La droite tente de créer l’amalgame entre la gauche radicale et l’extrême-droite. Ce n’est pas la promotion de la haine, des discriminations, de l’intimidation et de la violence qui est invoquée pour étendre le cordon sanitaire au PTB, mais parce que Staline et Hitler étaient tous deux des meurtriers de masse. Mais toute l’Histoire a été jusqu’à présent marquée par des guerres, des guerres civiles, des massacres, des génocides, etc. Les machines à tuer les plus efficaces ont toujours été celles qui avaient atteint le plus haut niveau technologique, et elles se trouvent aujourd’hui en Occident, où ce sont les ‘‘partis démocratiques’’ qui gouvernent. Si le nombre de crimes commis par leurs prédécesseurs ou des alliés à qui ces armes ont été fournies devient la norme, alors presque tous les partis doivent être interdits.

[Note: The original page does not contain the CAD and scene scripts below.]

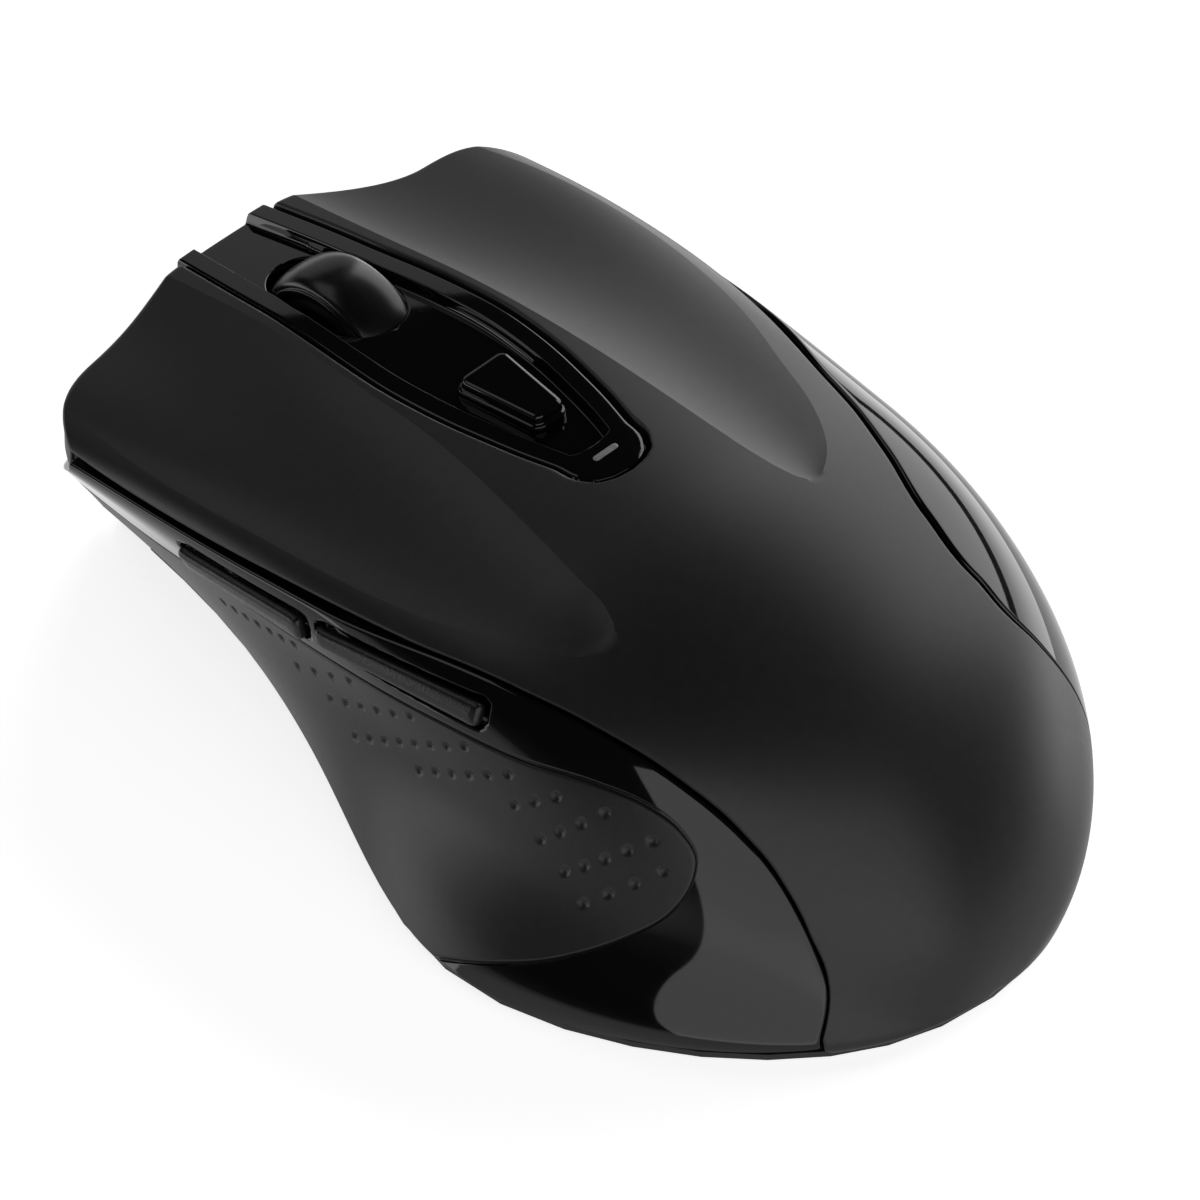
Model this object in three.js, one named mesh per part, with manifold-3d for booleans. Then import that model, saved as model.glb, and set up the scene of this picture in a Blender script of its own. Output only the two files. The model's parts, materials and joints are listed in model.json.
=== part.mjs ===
// A right-handed wireless optical computer mouse, built as an assembly of separate pieces.
// Millimetres. +Z is up, +Y points to the nose, +X is the mouse's right-hand side, and z = 0 is the table.
import * as THREE from "three";
import { mergeVertices } from "three/addons/utils/BufferGeometryUtils.js";
import Module from "manifold-3d";

const wasm = await Module();
wasm.setup();

// ---------------------------------------------------------------- driving dimensions
const REAR_Y = -53; // rearmost point of the body
const NOSE_Y = 53; // foremost point of the body
const CLOSE_Y = -8; // behind this the body rounds off to the rear
const SHELL_Z = 1.5; // lower edge of the side walls
const PLAN_ROUND = 2.32; // superellipse exponent of the rear seen from above
const SIDE_ROUND = 1.9; // the same, seen from the side

// The outer skin hangs on eleven lengthwise rails, from the left foot over the crown to the right foot.
// Each rail has six stations, evenly spaced from the rear to the nose.
const RAILS = [
  { x: [-30, -35, -37, -26, -19, -18], z: [1.5, 1.5, 1.5, 1.5, 1.5, 1.5] },
  { x: [-31, -36, -34, -26, -22, -21], z: [4.5, 4.5, 5.5, 6.5, 7, 7] },
  { x: [-26, -30, -27.5, -26, -26.5, -27], z: [9.5, 11.5, 14, 16, 16.5, 16.5] },
  { x: [-21, -26, -28, -29.5, -30.5, -30], z: [19, 22, 24, 24.5, 23, 18.5] },
  { x: [-13.5, -19.5, -22.5, -25, -26.5, -26], z: [31, 32.5, 31.5, 30.5, 28, 22.5] },
  { x: [0, 0, 0, 0, 0, 0], z: [35.5, 37.5, 36.5, 34.5, 31.5, 25.5] },
  { x: [14.5, 20.5, 23.5, 26, 27, 26], z: [31, 32.5, 32, 31.5, 28.5, 22] },
  { x: [25, 30.5, 30, 30.5, 31, 30], z: [21, 25, 26.5, 26, 24, 18.5] },
  { x: [30, 34, 28.5, 25.5, 26, 27], z: [13, 15, 16, 16.5, 16.5, 15.5] },
  { x: [28.5, 34, 32, 27.5, 23.5, 22], z: [7, 7.5, 7.5, 7.5, 7.5, 7.5] },
  { x: [25, 34, 35.5, 29.5, 22.5, 18.5], z: [1.5, 1.5, 1.5, 1.5, 1.5, 1.5] },
];

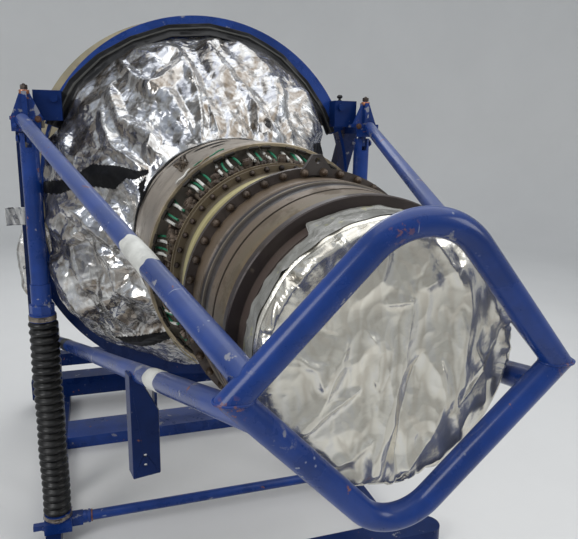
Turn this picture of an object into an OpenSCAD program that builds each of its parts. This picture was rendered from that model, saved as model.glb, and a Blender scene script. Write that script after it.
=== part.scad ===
// Gas turbine with a fan, bagged in foil and held in a tube and box section stand.
// The engine axis runs along Y. The exhaust end points to -Y and the intake to +Y.
// Stations are measured forward of the arch, towards the exhaust end.

/* [Layout] */
// Height of the engine axis over the floor
axis_z = 1250; // [1240:1:1260]
// Rear face of the base, measured behind the arch
base_aft = 1250; // [1246:1:1290]

/* [Core engine] */
// Radius of the smooth core cylinder
core_r = 305; // [303:1:312]
// Radius of the bright rim at the end of the core cylinder
rim_r = 302; // [298:1:306]
// Station of the rim at the end of the core cylinder
rim_s = 874; // [868:1:880]
// Length of the recess with the stub tubes
recess_len = 96; // [90:1:100]
// Radius of the body inside the recess
recess_r = 236; // [230:1:240]
// Number of groups of stub tubes, two of each colour in a group
stub_groups = 20; // [16:1:24]
// Angle between the two stub tubes of one colour in a group
stub_twin = 6; // [5.6:0.1:6.4]
// Diameter of one stub tube
stub_d = 9; // [7:0.5:11]
// Radius of the front flange of the combustor case
gold_r = 261; // [258:1:266]
// Radius of the combustor case between its flanges
combustor_r = 243; // [240:1:248]
// Station of the large bolted flange
bolt_s = 1183; // [1178:1:1188]
// Radius of the large bolted flange
bolt_r = 264; // [260:1:268]
// Thickness of the large bolted flange
bolt_t = 16; // [12:1:20]
// Radius of the turbine case at its wide end
turbine_r1 = 246; // [242:1:250]
// Radius of the turbine case at its narrow end
turbine_r2 = 224; // [220:1:228]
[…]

C’est totalement hypocrite, la droite le sait pertinemment, mais elle veut à tout prix éviter un gouvernement de gauche des travailleurs. Pour l’instant, cela peut être évité sans faire appel au Vlaams Belang. Mais quand ça deviendra vraiment crucial, les portes du pouvoir s’ouvriront pour lui aussi. De Wever a envisagé tester ce que signifierait une percée prudente du cordon sanitaire par une coalition avec la liste du Vlaams Belang ‘‘Forza Ninove’’, mais les blagues racistes de sa tête de liste et le salut hitlérien de ses partisans ont torpillé le projet. Avec 13% en Flandre, le Vlaams Belang est encore loin de son meilleur score de 21% en 2006. Cependant, pour l’ensemble du mouvement ouvrier et pour tous les jeunes, ce devrait être un signal de mobilisation et un avertissement que le danger de l’extrême droite ne disparaîtra que si la casse sociale, qui est le terreau sur lequel il prospère n’est pas balayé par une alternative de gauche.